Русские писатели первыми охотно подхватили приблудные западные представления и принялись рисовать женоподобные мужские типы в своих романах, повестях, пьесах. А за прототипами далеко не надо было ходить. Люди умственного труда, тем более писательского, с развитым воображением и словоохотливостью, действительно представляют собой те редкие мужские натуры, в которых подчас доминируют черты, наиболее присущие женщинам: пристрастность к слову и образу, истерическая манера поведения, отсутствие волевого начала, созерцательность и интуиция. Поскольку всякий писатель глядит на мир из щелки своей скорлупы, той в людях своего племени он склонен усматривать то, что свойственно ему самому, причем готов типизировать собственные свойства характера и даже идеализировать их.
Вот и получается, что любимые герои Достоевского, Чехова, Толстого, Гончарова, Тургенева, с их вечным смятением, с томительным поиском смысла жизни, с их многословными монологами, выдающими склонность к созерцательному философствованию и краснобайству, навязываются нашему национальному сознанию как «типично русские», и по этим сомнительной достоверности образам судят обо всем русском народе. Известные нам со школьных уроков литературы образы женственно мыслящих, женственно говорящих, женственно действующих героев становятся образцами творческого метода для новых поколений русского писательства, которое вновь списывает типичного русского человека с себя, и тем самым продлевает эту череду женоподобных типов, все более убеждая внешний мир в существовании именно таких — слабых свойств русской души и натуры. А наша литература вслед за Раскольниковыми и Мышкиными, Безуховыми и Облонскими, Обломовыми и Астровыми обретает новые образы «типично русских»: пьющего беловского Африканыча, шукшинских придурошных «чудиков», трусливого дезертира из распутинского «Живи и помни», рефлексирующих интеллигентов из многочисленных бондаревских послевоенных романов… В нормальных обычных русских людях подобные литературные типы ничего, кроме презрения и сочувственной насмешки, вызвать не могут, но презрение и насмешка нами же самими неизбежно распространяются на невыдуманный, на настоящий русский народ, ведь литература обладает мощным обаянием типизации.

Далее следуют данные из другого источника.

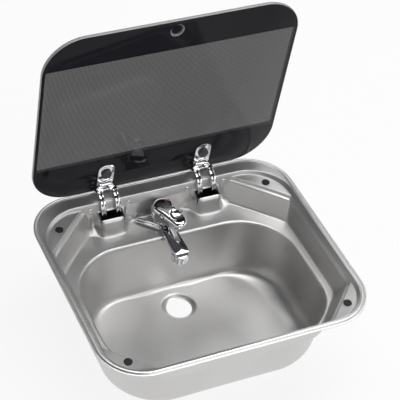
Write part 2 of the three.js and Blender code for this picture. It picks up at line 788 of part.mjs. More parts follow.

Мы начинаем думать, что русские и впрямь состоят сплошь из полупьяных африканычей и шукшинских малоумных чудиков, и никого лучше русская земля родить не может.
То, что этот литературный, а сегодня уже и кинематографический круг образов порочен и лжив, в настоящее время требуется уже доказывать, причем доказывать не столько внешнему миру, который пускай бы и тешился в иллюзиях своего мужественного превосходства, сколько это приходится доказывать самим русским людям, ныне как никогда разочарованных в себе. Эта горькая уже привычка — досадливо махнуть рукой на собственный народ, дескать, ни на что мы не годны, ничего не можем, только ныть да стонать, да болтать, как глупые бабы, — знакома каждому из нас. Но это всего лишь плоды навязанного русскому народу мифа, который, как всякий умно, упорно и надсадно распространяемый миф, рано или поздно оседает в людях, убежденных в том, что женственность русского характера есть «отражение реальной действительности».